• WHAT THE EXERCISE ASKS
Take the entries below and print only the lines from the one with "Recreate this object" through the one with "of their hinges.", exactly as they stand, both ends included.

• RECORDS SUPPLIED
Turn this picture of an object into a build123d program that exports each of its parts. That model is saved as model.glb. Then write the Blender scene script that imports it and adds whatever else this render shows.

==

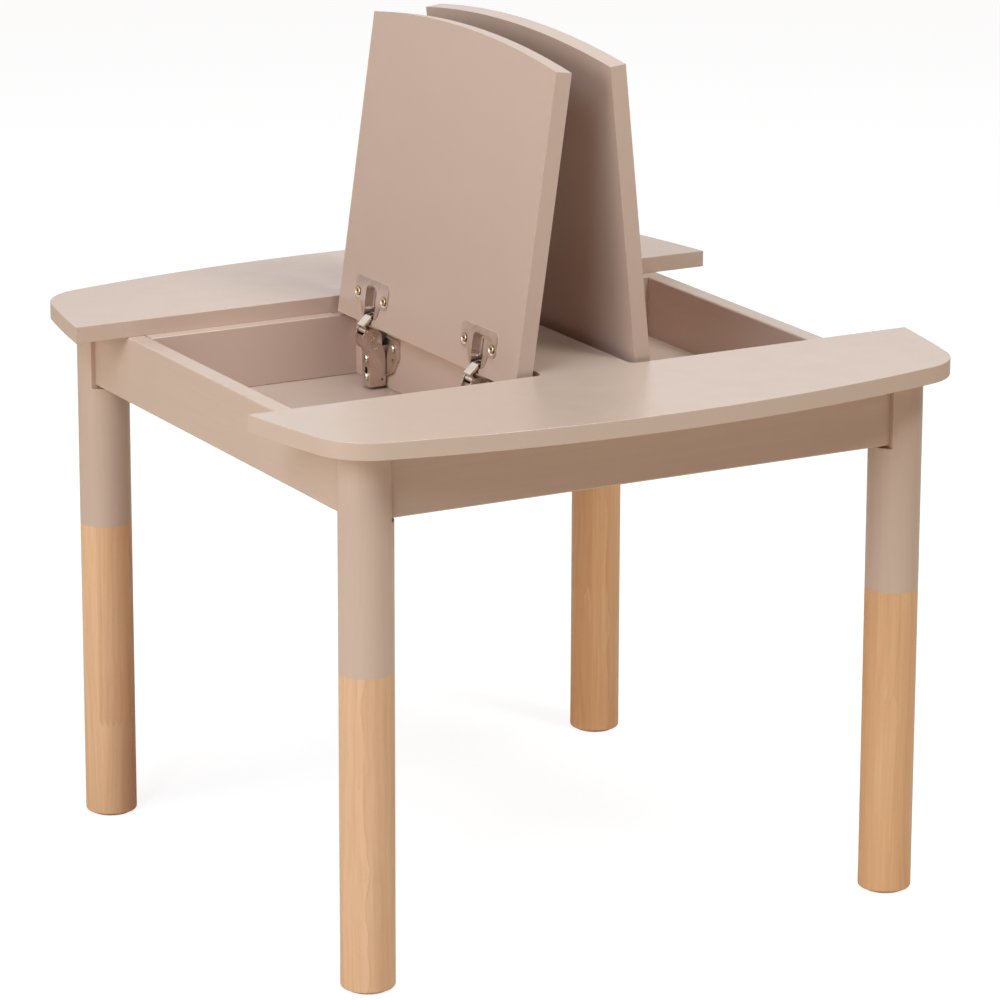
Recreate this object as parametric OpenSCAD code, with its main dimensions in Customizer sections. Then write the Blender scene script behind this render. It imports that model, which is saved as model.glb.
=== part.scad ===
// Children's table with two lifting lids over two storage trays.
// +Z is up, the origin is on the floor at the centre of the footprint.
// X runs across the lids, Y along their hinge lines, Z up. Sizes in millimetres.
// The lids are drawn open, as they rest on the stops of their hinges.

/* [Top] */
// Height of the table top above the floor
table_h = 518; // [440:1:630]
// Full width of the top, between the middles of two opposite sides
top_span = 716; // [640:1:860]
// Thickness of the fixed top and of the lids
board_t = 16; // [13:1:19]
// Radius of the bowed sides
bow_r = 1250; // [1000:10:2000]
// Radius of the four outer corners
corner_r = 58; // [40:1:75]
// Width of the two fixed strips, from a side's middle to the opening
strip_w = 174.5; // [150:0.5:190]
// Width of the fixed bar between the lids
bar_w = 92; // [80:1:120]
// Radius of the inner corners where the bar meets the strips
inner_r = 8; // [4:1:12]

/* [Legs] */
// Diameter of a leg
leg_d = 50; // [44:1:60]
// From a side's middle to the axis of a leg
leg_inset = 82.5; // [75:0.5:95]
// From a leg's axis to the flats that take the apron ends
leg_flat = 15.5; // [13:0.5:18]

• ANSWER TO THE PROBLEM
Recreate this object as parametric OpenSCAD code, with its main dimensions in Customizer sections. Then write the Blender scene script behind this render. It imports that model, which is saved as model.glb.
=== part.scad ===
// Children's table with two lifting lids over two storage trays.
// +Z is up, the origin is on the floor at the centre of the footprint.
// X runs across the lids, Y along their hinge lines, Z up. Sizes in millimetres.
// The lids are drawn open, as they rest on the stops of their hinges.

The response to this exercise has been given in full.